Correlative atom probe tomography and electron microscopy refers to the combined utilization of a range of microscopy probing techniques to the same region in a single specimen.
This approach is increasingly deployed to understand fundamental aspects in nanoscale material science.
Particularly the combination of transmission electron microscopy (TEM) and atom probe tomography (APT) enables researchers to relate the atomic structure and composition of nanoscale features of interest and has been gaining influence over the past decades.
The correlative use of electron microscopy and atom probe tomography describe an experimental probing methodology which aims at revealing both, all relevant structural features and the chemical
composition at exactly the same material position in three dimensions at full atomic scale at ppm chemcial precision. This method is also sometimes referred to as correlative atom probe
tomography.
Typically the method works by preparing needle shaped tips with a tip apex radius of around 50 nm that are suited for atom probe tomography, yet, before doing so these tips are first exposed to
electron microscopical observations.
Then the two data sets from electron microscopy and atom probe tomography or jointly analysed.

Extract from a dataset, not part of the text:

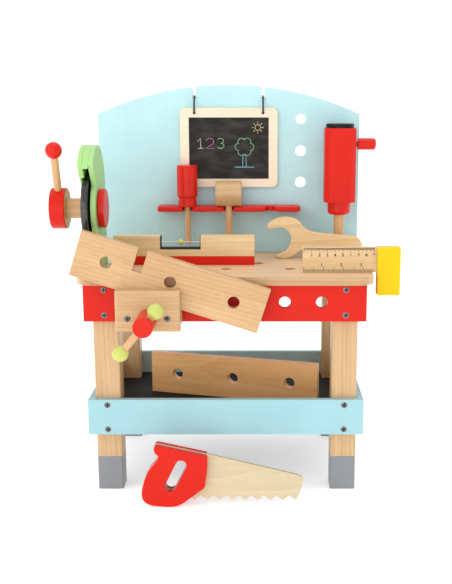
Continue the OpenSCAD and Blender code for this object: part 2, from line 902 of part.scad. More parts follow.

Currently this combination of methods applied to exactly the same material portion represents the highest resolving joint crystallographic and chemical analysis method that can be applied to materials in 3D.
Using correlative electron microscopy and atom probe tomography enables us to reveal complex structural phenomena in materials and their interplay with chemical features. Most structural effects in complex modern materials, be at the formation of certain phases or the vast hierarchy of different types of lattice defects such as point defects, dislocations, grain boundaries or hetero-phase interfaces are characterized by specific chemical features. Therefore a more holistic understanding of nanostructured materials requires to reveal both, the local chemical composition together with the local structure of phases and defects to highest possible resolution in three dimensions.
Crystallographic atom probe refers to a method where some of the lattice planes can be resolved without the use of electron microscopy only through the adequate analysis of field desorption poles
of crystallographic nature from atom probe tomography directly.
However, different from electron microscopy in many atom probe tomographic experiments only some of the lattice planes can be resolved so that typically a full local crystallographic analysis is not
always possible.
Therefore a combined application of electron microscopy and atom probe tomography to the same sample region gives a more complete structural analysis then using crystallographic atom probe tomography
alone.
Nanoscale solute segregation to or near lattice defects is a coupled diffusion
and trapping phenomenon that occurs in superalloys at high temperatures
during service. Understanding the mechanisms underpinning this crucial
process will open pathways to tuning the alloy composition for improving the
high-temperature performance and lifetime. In this project we introduce an approach combining atom probe tomography with high-end scanning electron microscopy techniques, in transmission
and backscattering modes, to enable direct investigation of solute segregation to defects generated during high-temperature deformation such as dislocations in a heat-treated Ni-based
superalloy and planar faults in a CoNi-based superalloy. In our project three different protocols were elaborated to capture the complete structural and compositional nature of the
targeted defect in the alloy.
In this project correlative scanning transmission electron microscopy, atom probe tomography, and density functional theory calculations are jointly used to resolve the correlation between elastic
strain fields and local impurity concentrations on the atomic scale. The correlative approach is applied to coherent interfaces in a κ-carbide strengthened low-density steel and establishes
a tetragonal distortion of fcc-Fe. An interfacial roughness of ∼1 nm and a localized carbon
concentration gradient extending over ∼2–3 nm is revealed, which originates from the mechano-chemical coupling between local strain and composition.
Atom probe tomography can also be directly coupled with high resolution electron microscopy to resolve discrete atomic columns. The reason for this is that the needle shaped tips that are produced by using focused ion beam method for instance are so thin so that scanning transmission electron microscopy can resolve the atomic columns in such atom probe specimens prior to evaporation. Therefore atom probe tomography can be at the same region of interest directly combined with atomically resolving scanning transmission electron microscopy for resolving structural features in concert with chemical features at atomic scale.